Разумеется, мы никогда не смотрели на одни лишь кредитно-денежные цифры чтобы оценить, что происходит. Мы еще и смотрели на мир вокруг себя. И то, что мы видели, могло рассказать несколько другую историю, чем показатели M3. Инфляция значительно замедлилась, в частности это касалось цен в магазинах, где конкуренция была особенно интенсивна. Фунт стерлинга был силен, в среднем на уровне чуть меньше 2.40$ в течение второй половины 1980 года. И здесь ключевой вопрос заключался в том, был ли курс обмена более-менее независимым фактором, снижавшим инфляцию, или скорее результатом еще более сильного сжатия денежной массы, чем мы намеревались, и чем предполагали цифры M3.

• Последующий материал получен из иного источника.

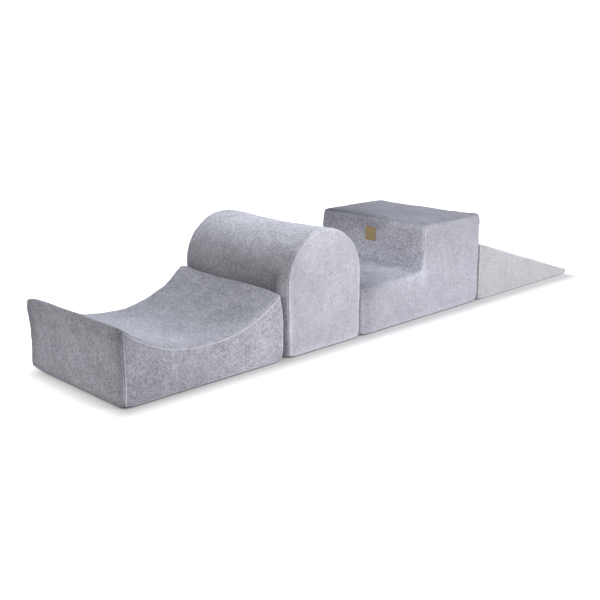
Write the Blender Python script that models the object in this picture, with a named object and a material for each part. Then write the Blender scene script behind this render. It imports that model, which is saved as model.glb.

Некоторые из моих ближайших советников полагали последнее. Профессор Дуглас Хейг направил мне документ, в котором он описывал наш курс как «однобокий»: во-первых они сильнее давили на частный, чем на государственный сектор (что, как я знала, было правдой), во-вторых, они делали слишком сильный акцент на контроль кредитно-денежного потока и слишком слабый – на контроль над PSBR, в результате чего процентные ставки были выше, чем должны были быть. (Я также стала разделять эту точку зрения на следующий день). Летом 1980 года я консультировалась с Аланом Уолтерсом, которому предстояло присоединиться ко мне в качестве моего советника по экономической политике в Номере 10. С точки зрения Алана денежное сжатие было слишком сильным, и именно самое простое определение «денег», известное как денежная масса, было самой лучшей и действительно самой надежной путеводной звездой.